Do this: Reproduce the data in its entirety, exactly as supplied.
++++++
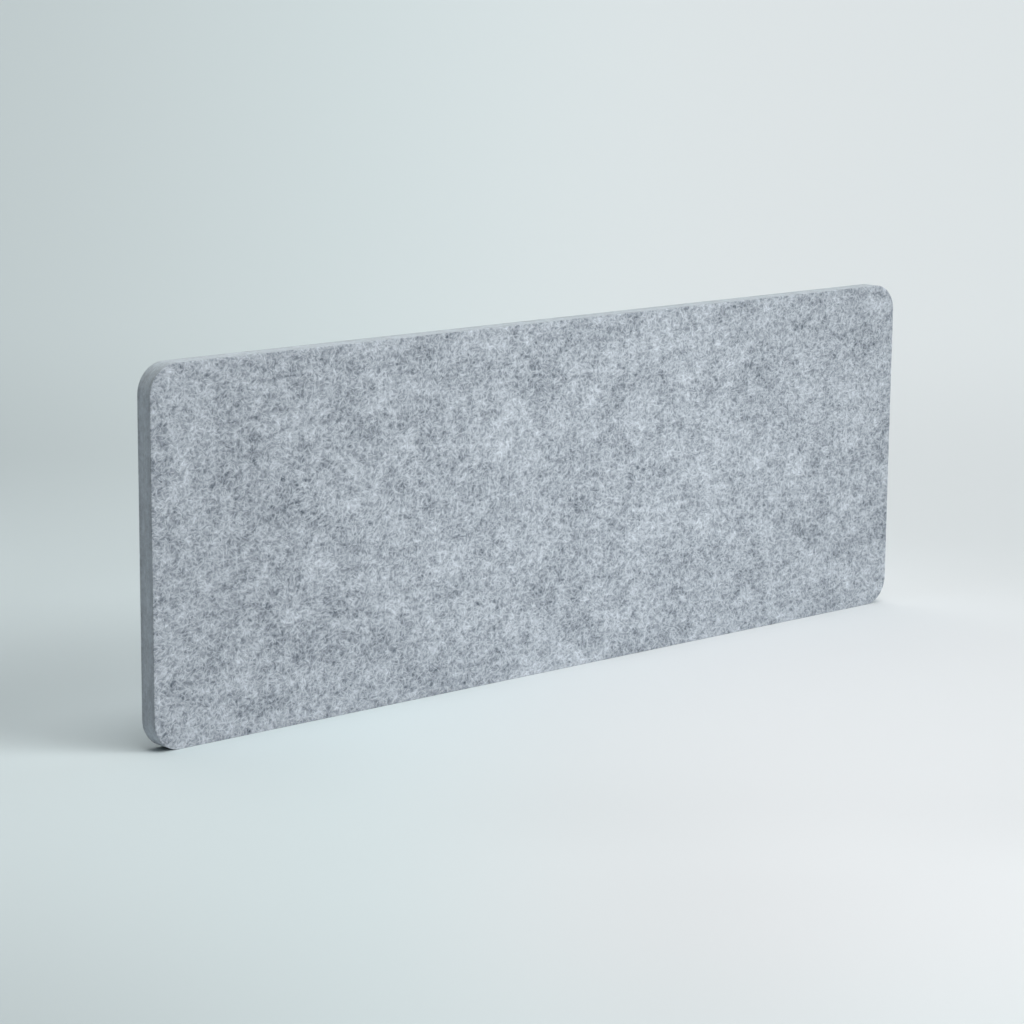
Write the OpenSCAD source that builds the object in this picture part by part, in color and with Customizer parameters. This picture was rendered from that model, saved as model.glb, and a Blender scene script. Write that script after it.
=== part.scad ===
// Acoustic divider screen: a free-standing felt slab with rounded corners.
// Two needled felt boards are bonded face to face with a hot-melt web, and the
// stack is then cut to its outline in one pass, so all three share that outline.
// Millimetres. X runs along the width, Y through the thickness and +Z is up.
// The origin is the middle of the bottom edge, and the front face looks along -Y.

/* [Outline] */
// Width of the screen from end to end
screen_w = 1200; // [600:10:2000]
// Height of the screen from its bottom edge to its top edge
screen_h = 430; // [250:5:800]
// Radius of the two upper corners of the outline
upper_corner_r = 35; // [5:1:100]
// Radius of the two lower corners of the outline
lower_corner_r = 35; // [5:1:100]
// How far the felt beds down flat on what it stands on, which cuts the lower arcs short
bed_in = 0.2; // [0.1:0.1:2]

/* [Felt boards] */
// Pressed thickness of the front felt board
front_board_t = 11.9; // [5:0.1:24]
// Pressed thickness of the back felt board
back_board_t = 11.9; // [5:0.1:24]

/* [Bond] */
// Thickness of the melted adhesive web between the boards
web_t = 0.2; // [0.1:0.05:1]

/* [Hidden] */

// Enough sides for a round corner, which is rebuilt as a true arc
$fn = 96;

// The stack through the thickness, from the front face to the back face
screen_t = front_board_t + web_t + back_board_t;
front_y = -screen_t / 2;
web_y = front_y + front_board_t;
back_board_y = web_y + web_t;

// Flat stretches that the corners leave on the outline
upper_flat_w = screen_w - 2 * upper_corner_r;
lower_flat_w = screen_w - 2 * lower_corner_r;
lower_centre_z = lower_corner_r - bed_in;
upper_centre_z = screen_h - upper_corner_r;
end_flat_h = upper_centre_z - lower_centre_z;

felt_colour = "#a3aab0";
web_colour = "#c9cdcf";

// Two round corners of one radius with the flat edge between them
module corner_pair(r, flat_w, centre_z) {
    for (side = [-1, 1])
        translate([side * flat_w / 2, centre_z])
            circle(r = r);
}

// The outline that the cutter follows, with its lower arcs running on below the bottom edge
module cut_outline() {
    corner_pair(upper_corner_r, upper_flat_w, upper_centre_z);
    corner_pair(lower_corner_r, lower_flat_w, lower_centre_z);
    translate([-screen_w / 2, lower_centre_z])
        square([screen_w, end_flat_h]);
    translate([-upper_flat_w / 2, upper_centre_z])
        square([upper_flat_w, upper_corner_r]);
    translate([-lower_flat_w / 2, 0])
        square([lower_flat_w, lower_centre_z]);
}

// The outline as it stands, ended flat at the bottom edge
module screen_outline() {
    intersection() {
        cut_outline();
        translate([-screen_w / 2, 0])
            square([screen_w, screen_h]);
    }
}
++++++
The response:
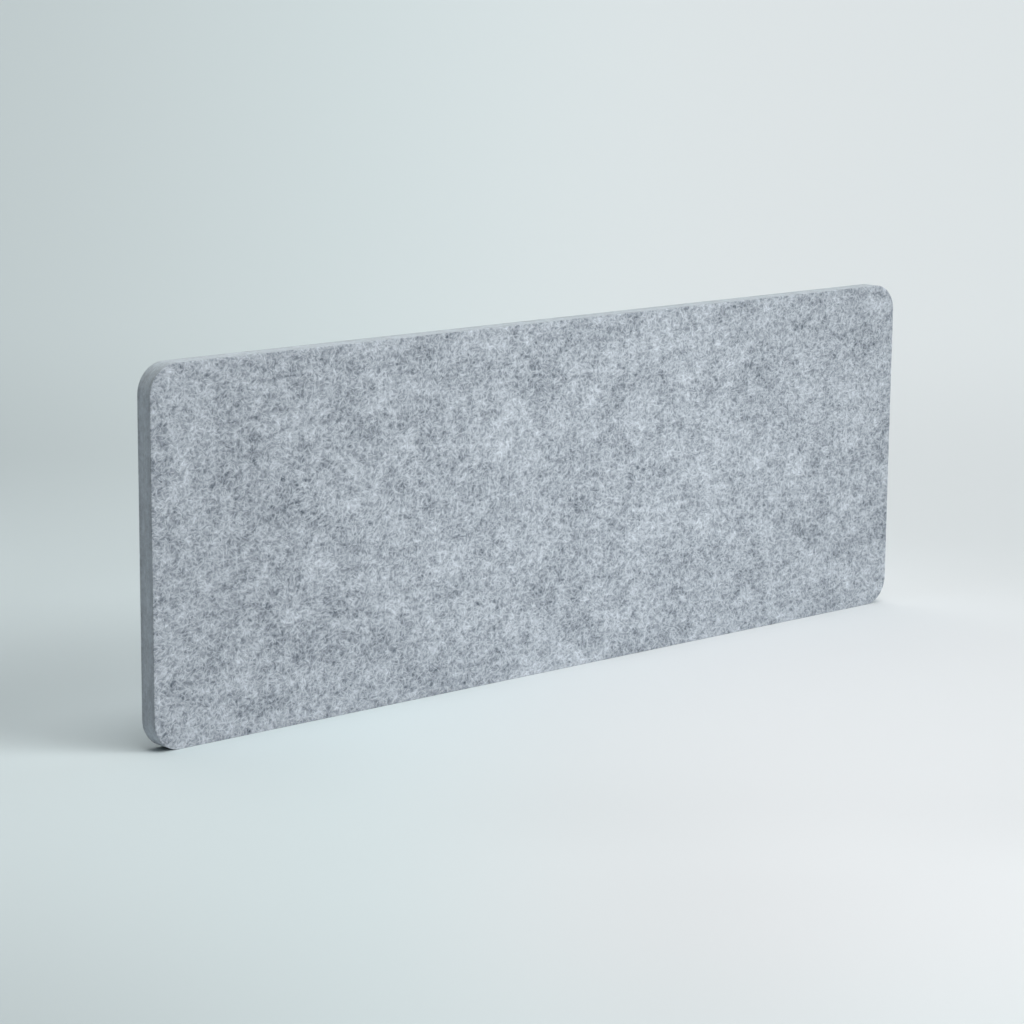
Write the OpenSCAD source that builds the object in this picture part by part, in color and with Customizer parameters. This picture was rendered from that model, saved as model.glb, and a Blender scene script. Write that script after it.
=== part.scad ===
// Acoustic divider screen: a free-standing felt slab with rounded corners.
// Two needled felt boards are bonded face to face with a hot-melt web, and the
// stack is then cut to its outline in one pass, so all three share that outline.
// Millimetres. X runs along the width, Y through the thickness and +Z is up.
// The origin is the middle of the bottom edge, and the front face looks along -Y.

/* [Outline] */
// Width of the screen from end to end
screen_w = 1200; // [600:10:2000]
// Height of the screen from its bottom edge to its top edge
screen_h = 430; // [250:5:800]
// Radius of the two upper corners of the outline
upper_corner_r = 35; // [5:1:100]
// Radius of the two lower corners of the outline
lower_corner_r = 35; // [5:1:100]
// How far the felt beds down flat on what it stands on, which cuts the lower arcs short
bed_in = 0.2; // [0.1:0.1:2]

/* [Felt boards] */
// Pressed thickness of the front felt board
front_board_t = 11.9; // [5:0.1:24]
// Pressed thickness of the back felt board
back_board_t = 11.9; // [5:0.1:24]

/* [Bond] */
// Thickness of the melted adhesive web between the boards
web_t = 0.2; // [0.1:0.05:1]

/* [Hidden] */

// Enough sides for a round corner, which is rebuilt as a true arc
$fn = 96;

// The stack through the thickness, from the front face to the back face
screen_t = front_board_t + web_t + back_board_t;
front_y = -screen_t / 2;
web_y = front_y + front_board_t;
back_board_y = web_y + web_t;

// Flat stretches that the corners leave on the outline
upper_flat_w = screen_w - 2 * upper_corner_r;
lower_flat_w = screen_w - 2 * lower_corner_r;
lower_centre_z = lower_corner_r - bed_in;
upper_centre_z = screen_h - upper_corner_r;
end_flat_h = upper_centre_z - lower_centre_z;

felt_colour = "#a3aab0";
web_colour = "#c9cdcf";

// Two round corners of one radius with the flat edge between them
module corner_pair(r, flat_w, centre_z) {
    for (side = [-1, 1])
        translate([side * flat_w / 2, centre_z])
            circle(r = r);
}

// The outline that the cutter follows, with its lower arcs running on below the bottom edge
module cut_outline() {
    corner_pair(upper_corner_r, upper_flat_w, upper_centre_z);
    corner_pair(lower_corner_r, lower_flat_w, lower_centre_z);
    translate([-screen_w / 2, lower_centre_z])
        square([screen_w, end_flat_h]);
    translate([-upper_flat_w / 2, upper_centre_z])
        square([upper_flat_w, upper_corner_r]);
    translate([-lower_flat_w / 2, 0])
        square([lower_flat_w, lower_centre_z]);
}

// The outline as it stands, ended flat at the bottom edge
module screen_outline() {
    intersection() {
        cut_outline();
        translate([-screen_w / 2, 0])
            square([screen_w, screen_h]);
    }
}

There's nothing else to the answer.